Alors quoi, faut-il finalement se convertir à la dénonciation de l’Internet-poubelle, cet eldorado rêvé en agora moderne, qui ne se révèlerait être qu’un déversoir à mauvaises pulsions, un défouloir aux aigreurs de notre époque ? Bruno Roger-Petit notamment écrit clairement ce que beaucoup pensent : la France qu’exhibe Internet, c’est la France dégénérée de Nicolas Sarkozy – « inculture générale, immaturité politique collective, déshumanisation progressive ». O tempora, o mores ! Et de citer un paradis perdu, celui du bistrot de village, où un débat respectueux et productif se produisait régulièrement.

Le thème de la condamnation d’Internet n’est ni neuf, ni lié à un courant politique, comme le montre le rappel effectué en début de billet (on aurait pu ajouter Frédéric Lefebvre à la liste, pour le versant extrême de celle-ci). Il n’est pas illégitime mais se fonde sur deux malentendus. Le premier est la légende dorée, technophile, du web, qui essayait dès les balbutiements du réseau de nous le présenter comme le parangon de la démocratie et du partage de la connaissance, quand sites pornographiques, blogs conspirationnistes sur le 11 septembre et autres LOLtoshop ont toujours constitué une bonne part de sa substantifique moelle. C’est bien connu : à grands espoirs, grandes déceptions. Deuxième malentendu, sur le paradigme à utiliser pour comprendre Internet. Nouveau média ? Nouvel espace politique ? Nouveau café du commerce, comme le postulent Guy Birenbaum ou, sous un angle plus négatif, Bruno Roger-Petit ? Toutes ces comparaisons ont un défaut majeur : elles essaient de comprendre du neuf avec de l’ancien. Si le web est le nouveau bistrot, alors oui, incontestablement, les bistrots (admettons que l’on souscrive au portrait très favorable que fait BRP de ceux de jadis) sont devenus infréquentables : haine raciste, jalousie, diffamation sous pseudonyme, colportage de rumeurs sous la protection de l’anonymat. Un concentré de médiocrité humaine, à vous dégoûter de votre verre de rouge, et à décourager des personnalités au cuir aussi tanné qu’un JFK ou un Patrick Sébastien. Et dans ce cas, oui encore, le pessimisme et la misanthropie s’imposent : nous vivons dans une triste époque.

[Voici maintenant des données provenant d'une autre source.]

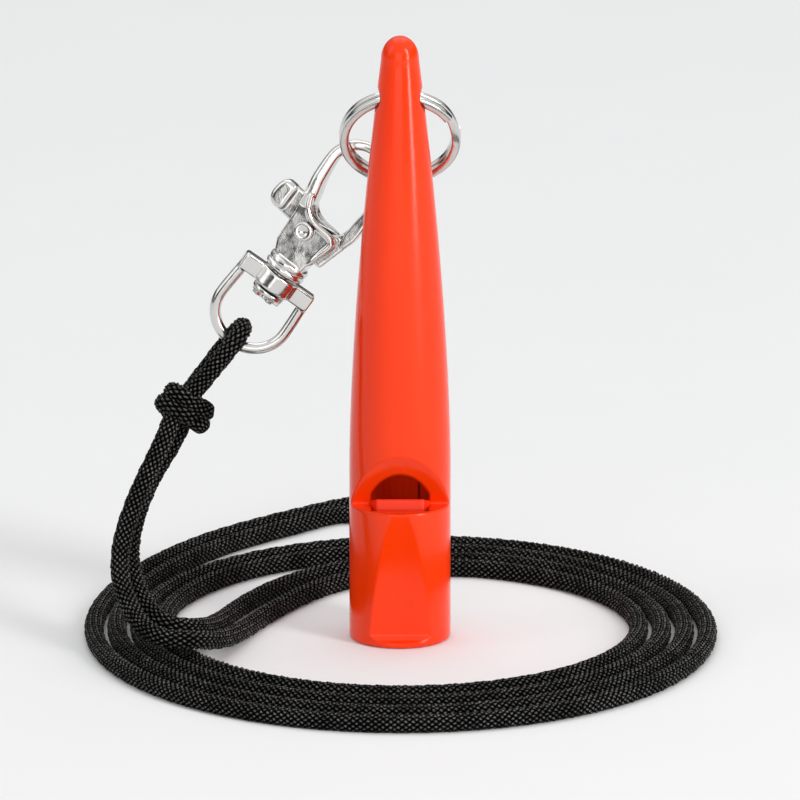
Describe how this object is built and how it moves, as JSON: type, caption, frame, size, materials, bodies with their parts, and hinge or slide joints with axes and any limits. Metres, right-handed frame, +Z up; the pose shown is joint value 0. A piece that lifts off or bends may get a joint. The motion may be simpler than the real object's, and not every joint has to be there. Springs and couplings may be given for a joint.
{
  "type": "dog whistle with neck cord",
  "caption": "Tapered plastic whistle with a front window, on a split ring, a swivel trigger clasp and a coiled, knotted neck cord.",
  "frame": {"origin": "centre of the whistle's flat mouth end, on the surface that the whistle and the coil stand on", "axes": "+Z up along the whistle to its tip, +X to the viewer's right, +Y away from the viewer; the window faces -Y"},
  "size_m": [0.0834, 0.1094, 0.082],
  "materials": {
    "orange_plastic": "glossy moulded plastic",
    "orange_plastic_inside": "moulded plastic, less polished",
    "nickel": "bright nickel plate",
    "spring_steel": "drawn wire",
    "black_cord": "braided, slightly shiny"
  },
  "bodies": {
    "cord": {"cord_loop": "black_cord", "cord_knot": "black_cord", "cord_rise_left": "black_cord", "cord_rise_right": "black_cord", "cord_coil": "black_cord"},
    "swivel_eye": {"swivel_eye": "nickel"},
    "hook": {"hook_frame": "nickel", "lever_rivet": "nickel", "lever_spring": "spring_steel"},
    "lever": {"trigger_lever": "nickel"},
    "ring": {"split_ring": "nickel"},
    "whistle": {"whistle_body": "orange_plastic", "fipple_block": "orange_plastic_inside"}
  },
  "joints": [
    {"name": "eye_on_cord", "type": "hinge", "parent": "cord", "child": "swivel_eye", "pos_m": [-0.0223, 0.00637, 0.03877], "axis": [0.8121, 0, -0.5835], "range_deg": [-60, 60], "deforming": ["cord_coil", "cord_rise_left", "cord_rise_right"]},
    {"name": "swivel", "type": "hinge", "parent": "swivel_eye", "child": "hook", "pos_m": [-0.01168, 0.00637, 0.05355], "axis": [0.5835, 0, 0.8121], "continuous": true},
    {"name": "trigger", "type": "hinge", "parent": "hook", "child": "lever", "pos_m": [-0.01214, 0.00655, 0.05388], "axis": [-0.2456, -0.9532, 0.1765], "range_deg": [0, 28], "stiffness_Nm_per_rad": 0.004, "springref_deg": -17.19, "deforming": ["lever_spring"]},
    {"name": "ring_in_hook", "type": "hinge", "parent": "hook", "child": "ring", "pos_m": [0, 0.00352, 0.0674], "axis": [0, -0.866, -0.5], "range_deg": [0, 70]},
    {"name": "whistle_on_ring", "type": "hinge", "parent": "ring", "child": "whistle", "pos_m": [0, 0, 0.0735], "axis": [-1, 0, 0], "range_deg": [0, 120]}
  ]
}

Seulement voilà. Il y a trois spécificités inédites d’Internet, qui interdisent de le concevoir selon des canons anciens. Première spécificité : avec Internet, tout possesseur d’une connexion réseau peut écrire ce qu’il a sur le cœur ou dans la tête, alors même qu’auparavant, seule une infime minorité de Français avaient accès à des tribunes écrites et publiques. Il n’est donc pas possible de vérifier si le niveau ambiant s’est réellement dégradé : la comparaison a aussi peu de sens que celle consistant à mettre en regard le niveau scolaire et universitaire national avant et après la massification des années 1960. Pour la première fois, on peut lire ce que pense ou dit par derrière Monsieur-tout-le-monde en temps normal. Deuxième spécificité : vous ne savez jamais, sur le web, qui vous avez « en face » de vous. Qui sont les « trolls » et autres « crétins » qui hantent les commentaires des blogs et des journaux en ligne ? Français anonymes qui viennent vider leur sac ? Militants politiques opérant sous pseudonyme pour influencer les fils de commentaires ? Esprits pervers multipliant les identités numériques pour semer le trouble ou assouvir leur lubie, ou leur haine de telle ou telle personnalité ? Impossible de savoir. Et c’est d’une impossibilité structurelle qu’il s’agit, simplement limitable par la traque et l’identification des adresses IP. Il faut s’y faire, le prendre avec philosophie et humour, et discerner le bon grain – il y en a toujours – de l’ivraie dans la masse des commentaires. Troisième spécificité, consécutive : il n’y a pas d’identité ou d’isomorphie entre les commentateurs et le peuple français « réel ». Peut-être que des centaines d’internautes intelligents lisent un article mais refusent de le commenter, ne trouvant rien à ajouter, ou par timidité. Peut-être que tel prédicateur déchaîné est in real life un personnage « profil bas » et effacé, qui utilise Internet comme un défouloir discret. On ne peut pas savoir, et c’est, encore une fois, consubstantiel de cette réalité virtuelle.

Internet, c’est la foule ; Internet est un théâtre ; Internet est un espace de désinhibition et donc, parfois, de « lâchage » (lynchage) insensé ou de « pétage de plombs ». C’est comme cela et il faut s’y faire. A défaut d’accepter cet état de fait, à défaut de le considérer comme un ensemble de conditions nécessaires à partir desquelles construire sa présence sur la toile, on pourra longtemps encore jouer cette pantomime du web tour à tour ange et démon, basculant toujours du deuxième côté. Qui croit en l’ange finit par trouver la bête.